* _STATED GOAL_
Collect all lines from the records below that include the word "joints".

* _DATA ENTRIES_
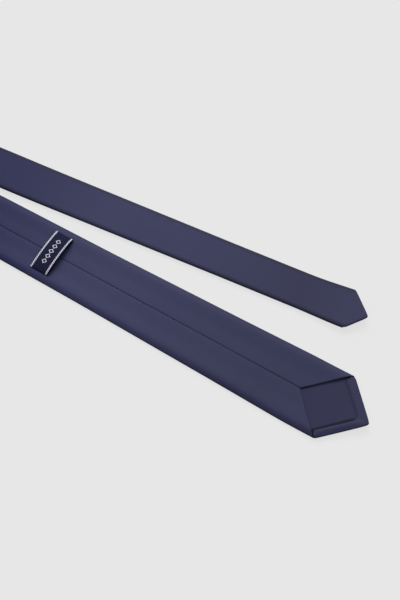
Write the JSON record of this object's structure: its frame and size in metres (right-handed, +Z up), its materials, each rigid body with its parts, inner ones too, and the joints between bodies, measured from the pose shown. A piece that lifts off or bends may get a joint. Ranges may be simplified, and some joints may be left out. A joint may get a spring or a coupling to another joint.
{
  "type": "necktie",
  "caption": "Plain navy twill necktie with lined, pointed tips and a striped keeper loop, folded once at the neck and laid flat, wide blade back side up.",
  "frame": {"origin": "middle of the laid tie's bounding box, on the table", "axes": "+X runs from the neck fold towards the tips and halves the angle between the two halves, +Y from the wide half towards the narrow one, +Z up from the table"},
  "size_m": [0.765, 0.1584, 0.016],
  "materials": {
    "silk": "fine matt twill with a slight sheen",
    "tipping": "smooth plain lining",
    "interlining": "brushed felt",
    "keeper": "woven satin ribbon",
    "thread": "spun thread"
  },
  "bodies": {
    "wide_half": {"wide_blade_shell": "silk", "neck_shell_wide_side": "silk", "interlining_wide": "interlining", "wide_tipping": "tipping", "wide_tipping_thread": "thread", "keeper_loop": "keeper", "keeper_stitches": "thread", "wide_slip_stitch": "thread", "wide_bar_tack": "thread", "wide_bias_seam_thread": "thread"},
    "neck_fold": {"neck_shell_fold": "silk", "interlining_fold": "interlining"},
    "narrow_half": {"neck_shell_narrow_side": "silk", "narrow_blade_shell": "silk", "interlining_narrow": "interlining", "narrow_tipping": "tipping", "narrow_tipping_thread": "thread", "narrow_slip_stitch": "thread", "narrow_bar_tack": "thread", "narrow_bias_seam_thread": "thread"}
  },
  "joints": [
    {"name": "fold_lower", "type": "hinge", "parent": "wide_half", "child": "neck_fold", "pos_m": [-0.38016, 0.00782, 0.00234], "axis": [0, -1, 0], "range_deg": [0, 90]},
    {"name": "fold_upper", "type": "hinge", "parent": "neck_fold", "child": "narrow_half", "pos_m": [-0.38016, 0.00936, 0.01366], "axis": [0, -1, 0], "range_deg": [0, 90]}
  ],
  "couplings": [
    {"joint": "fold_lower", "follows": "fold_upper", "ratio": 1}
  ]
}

...

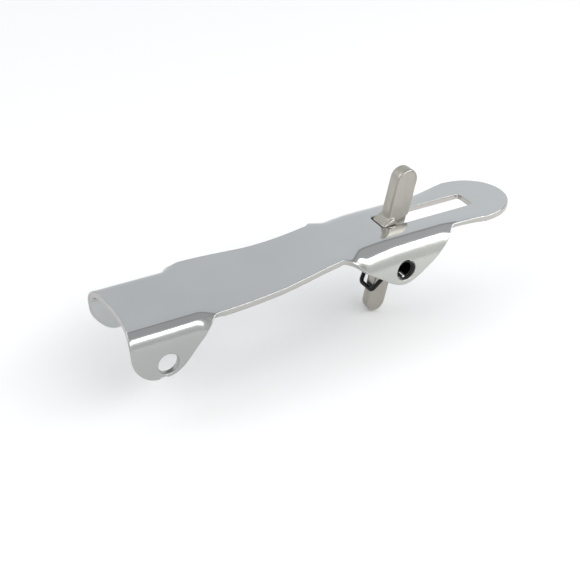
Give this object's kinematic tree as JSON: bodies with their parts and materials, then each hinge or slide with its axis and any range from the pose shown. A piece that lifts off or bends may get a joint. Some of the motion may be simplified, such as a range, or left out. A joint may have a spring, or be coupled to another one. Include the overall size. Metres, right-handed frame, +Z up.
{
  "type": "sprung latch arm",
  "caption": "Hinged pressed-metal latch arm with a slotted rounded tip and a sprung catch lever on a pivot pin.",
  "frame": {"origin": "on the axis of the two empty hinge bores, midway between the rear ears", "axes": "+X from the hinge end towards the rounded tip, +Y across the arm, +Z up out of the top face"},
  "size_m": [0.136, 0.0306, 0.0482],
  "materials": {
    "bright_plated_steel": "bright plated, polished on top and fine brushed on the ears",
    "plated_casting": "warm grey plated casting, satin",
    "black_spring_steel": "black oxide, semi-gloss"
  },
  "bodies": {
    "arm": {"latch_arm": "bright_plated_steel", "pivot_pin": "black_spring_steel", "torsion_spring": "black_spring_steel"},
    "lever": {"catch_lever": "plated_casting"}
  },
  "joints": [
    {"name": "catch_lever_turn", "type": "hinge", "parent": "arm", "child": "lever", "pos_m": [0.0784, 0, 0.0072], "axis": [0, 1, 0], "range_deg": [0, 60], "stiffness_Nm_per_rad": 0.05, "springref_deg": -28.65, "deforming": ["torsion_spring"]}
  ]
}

--

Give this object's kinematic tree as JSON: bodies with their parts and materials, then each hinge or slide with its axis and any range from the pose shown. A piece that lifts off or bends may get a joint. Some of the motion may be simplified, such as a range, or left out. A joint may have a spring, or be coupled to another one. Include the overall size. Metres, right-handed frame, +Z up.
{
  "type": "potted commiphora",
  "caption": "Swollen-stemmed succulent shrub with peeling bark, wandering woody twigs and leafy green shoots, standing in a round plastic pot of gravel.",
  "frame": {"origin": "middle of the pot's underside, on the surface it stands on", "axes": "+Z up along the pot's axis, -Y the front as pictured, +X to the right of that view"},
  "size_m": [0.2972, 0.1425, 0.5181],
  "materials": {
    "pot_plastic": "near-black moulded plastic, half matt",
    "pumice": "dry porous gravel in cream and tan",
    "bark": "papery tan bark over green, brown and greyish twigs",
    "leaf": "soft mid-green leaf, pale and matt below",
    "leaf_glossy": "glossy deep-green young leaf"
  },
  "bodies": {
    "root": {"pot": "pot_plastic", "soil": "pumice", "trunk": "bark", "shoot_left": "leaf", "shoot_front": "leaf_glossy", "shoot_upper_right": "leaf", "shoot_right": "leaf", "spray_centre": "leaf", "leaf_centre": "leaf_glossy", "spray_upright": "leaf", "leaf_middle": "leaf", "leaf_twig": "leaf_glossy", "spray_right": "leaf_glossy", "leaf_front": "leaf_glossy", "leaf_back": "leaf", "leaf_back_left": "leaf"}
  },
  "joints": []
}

* _COMPLETED TASK_
Write the JSON record of this object's structure: its frame and size in metres (right-handed, +Z up), its materials, each rigid body with its parts, inner ones too, and the joints between bodies, measured from the pose shown. A piece that lifts off or bends may get a joint. Ranges may be simplified, and some joints may be left out. A joint may get a spring or a coupling to another joint.
  "joints": [
  "joints": [
  "joints": []